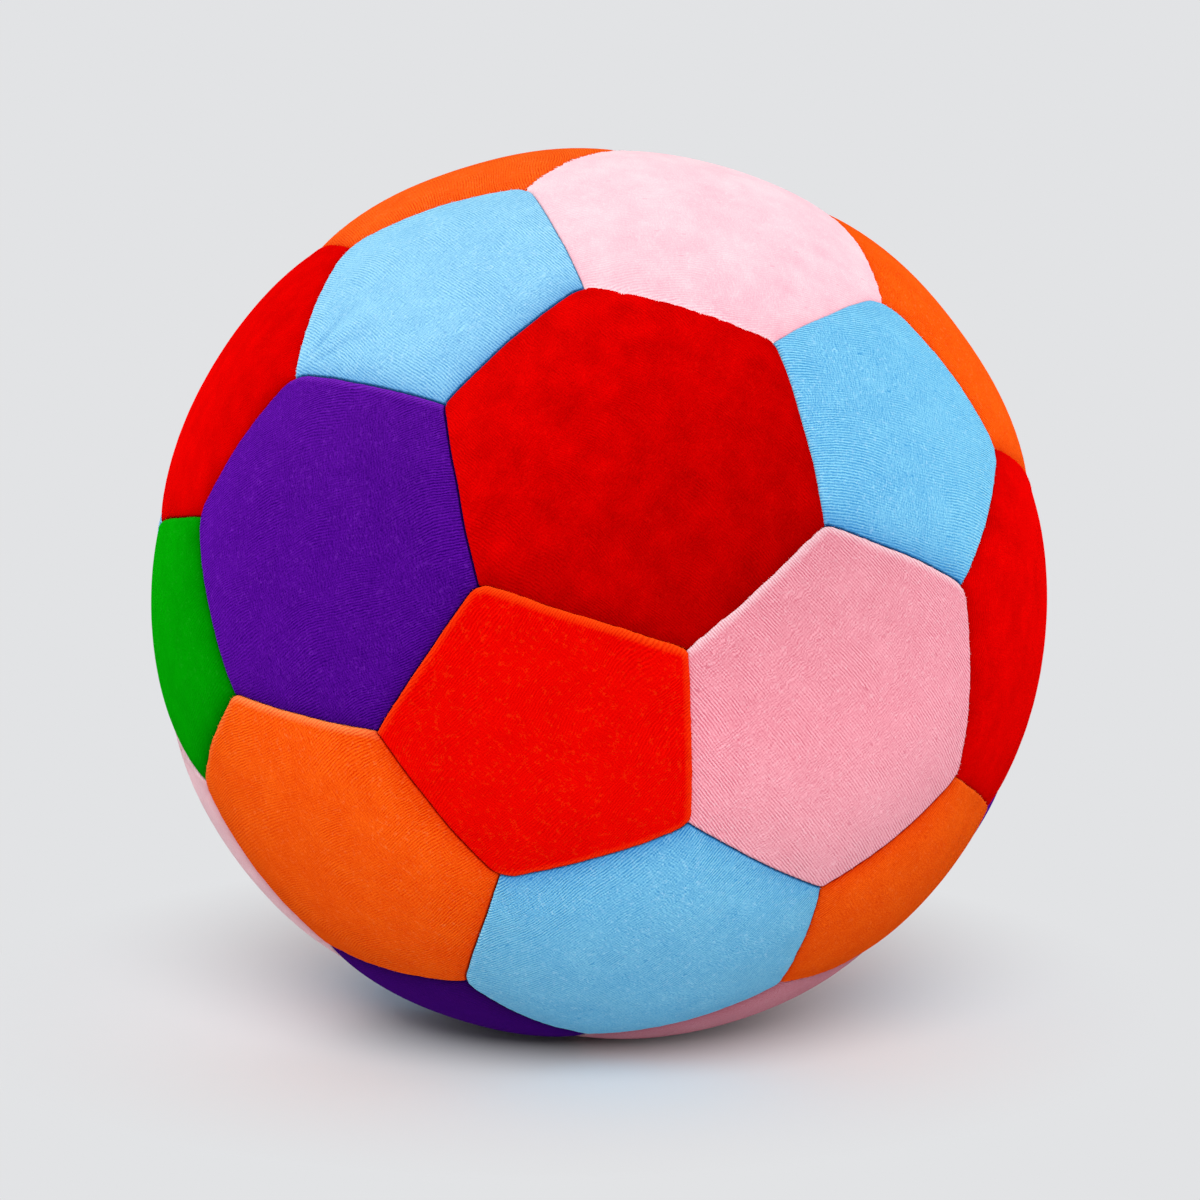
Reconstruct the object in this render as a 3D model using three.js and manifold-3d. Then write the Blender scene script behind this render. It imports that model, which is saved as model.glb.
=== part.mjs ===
// A soft ball sewn from 32 patches of short-pile fabric over a ball of stuffing. Millimetres, +Z up.
// The ball lies on its pressed underside, whose middle is the origin, and is looked at along +Y.
import * as THREE from "three";
import { mergeVertices } from "three/addons/utils/BufferGeometryUtils.js";
import Module from "manifold-3d";

const wasm = await Module();
wasm.setup();

// The stuffed ball, and how it lies: rolled, then leaned back, then turned, in degrees.
const BALL_RADIUS = 100;
const BALL_ROLL = -40;
const BALL_LEAN = -27;
const BALL_TURN = 5;

// A patch: the cloth with its pile, and the seam allowance that is turned in along each side.
const FABRIC_THICKNESS = 1.5;
const ALLOWANCE_DEPTH = 5.2;

// A seam: both patches round over a shoulder and drop to the seam line, a narrow gap apart.
const SHOULDER_WIDTH = 3.5;
const SHOULDER_DROP = 0.3;
const CREASE_DEPTH = 1.3;
const SEAM_GAP = 0.3;

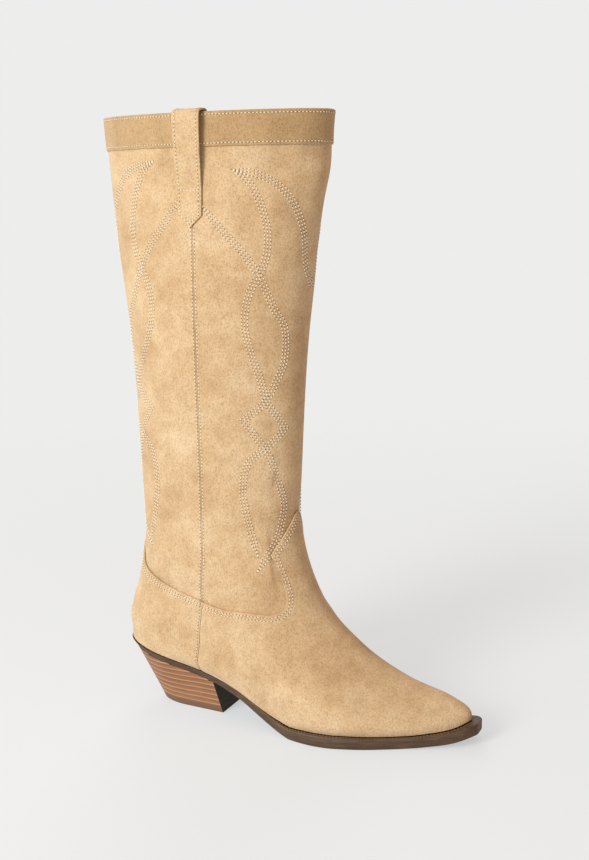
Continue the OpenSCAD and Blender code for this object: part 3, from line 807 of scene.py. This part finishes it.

:::

Exercise details: Send back every record, precisely as written.

Output for this task:
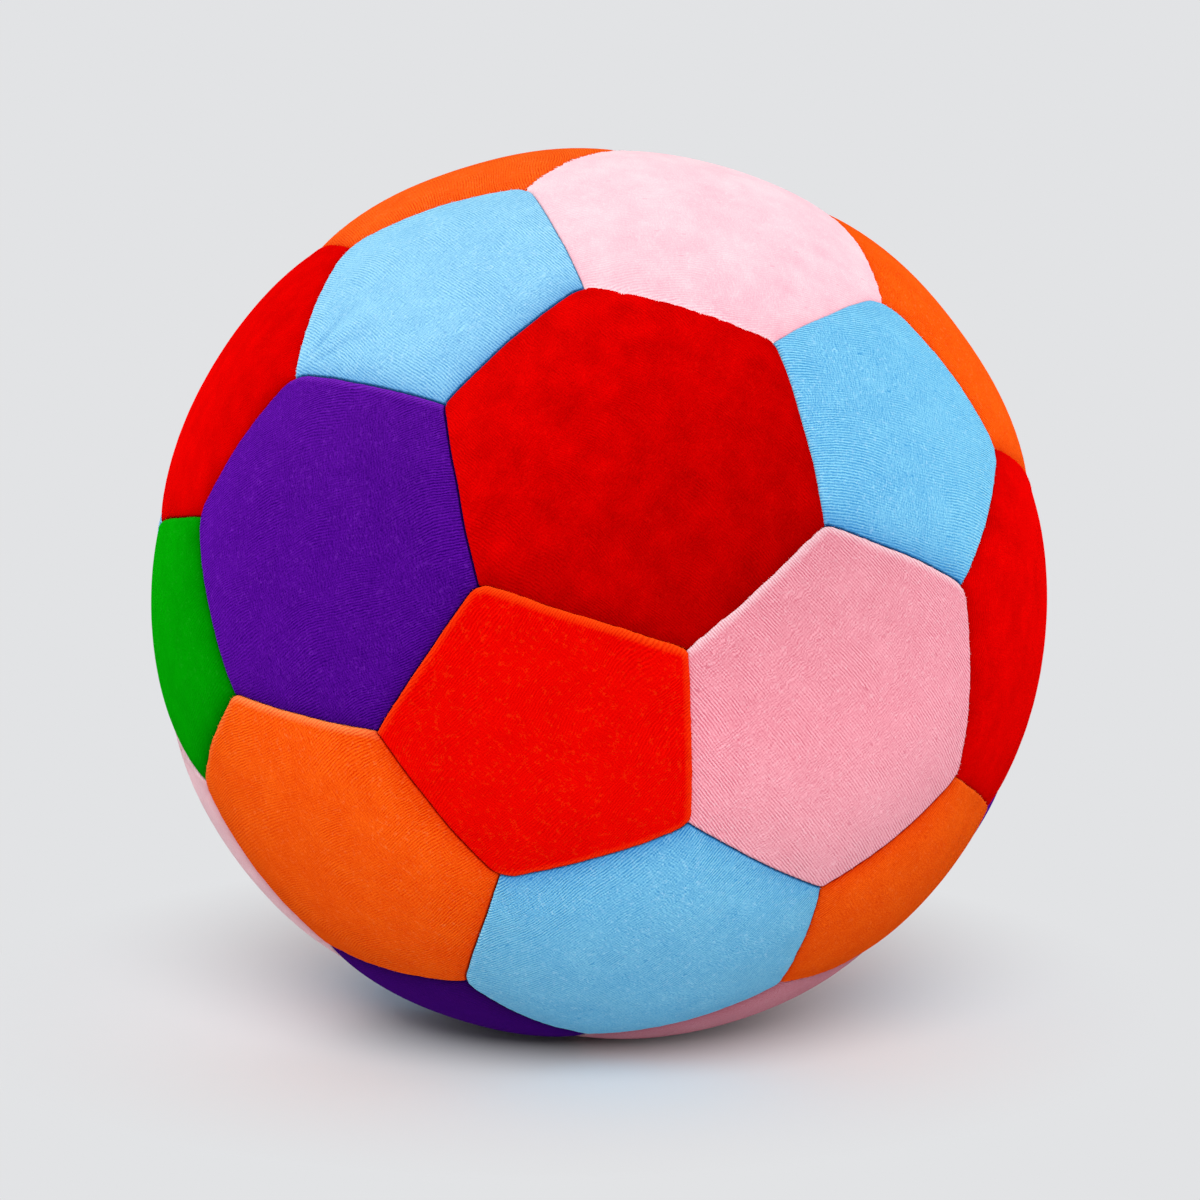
Reconstruct the object in this render as a 3D model using three.js and manifold-3d. Then write the Blender scene script behind this render. It imports that model, which is saved as model.glb.
=== part.mjs ===
// A soft ball sewn from 32 patches of short-pile fabric over a ball of stuffing. Millimetres, +Z up.
// The ball lies on its pressed underside, whose middle is the origin, and is looked at along +Y.
import * as THREE from "three";
import { mergeVertices } from "three/addons/utils/BufferGeometryUtils.js";
import Module from "manifold-3d";

const wasm = await Module();
wasm.setup();

// The stuffed ball, and how it lies: rolled, then leaned back, then turned, in degrees.
const BALL_RADIUS = 100;
const BALL_ROLL = -40;
const BALL_LEAN = -27;
const BALL_TURN = 5;

// A patch: the cloth with its pile, and the seam allowance that is turned in along each side.
const FABRIC_THICKNESS = 1.5;
const ALLOWANCE_DEPTH = 5.2;

// A seam: both patches round over a shoulder and drop to the seam line, a narrow gap apart.
const SHOULDER_WIDTH = 3.5;
const SHOULDER_DROP = 0.3;
const CREASE_DEPTH = 1.3;
const SEAM_GAP = 0.3;

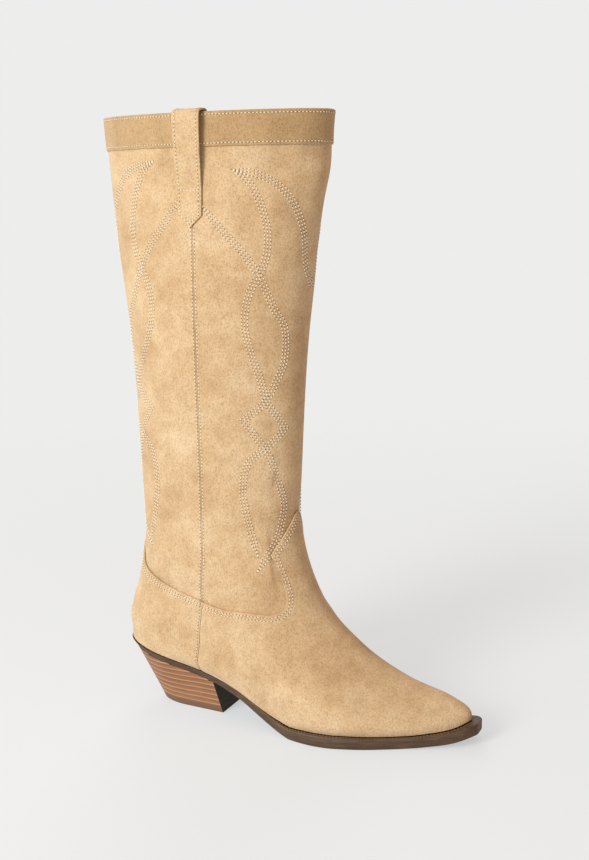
Continue the OpenSCAD and Blender code for this object: part 3, from line 807 of scene.py. This part finishes it.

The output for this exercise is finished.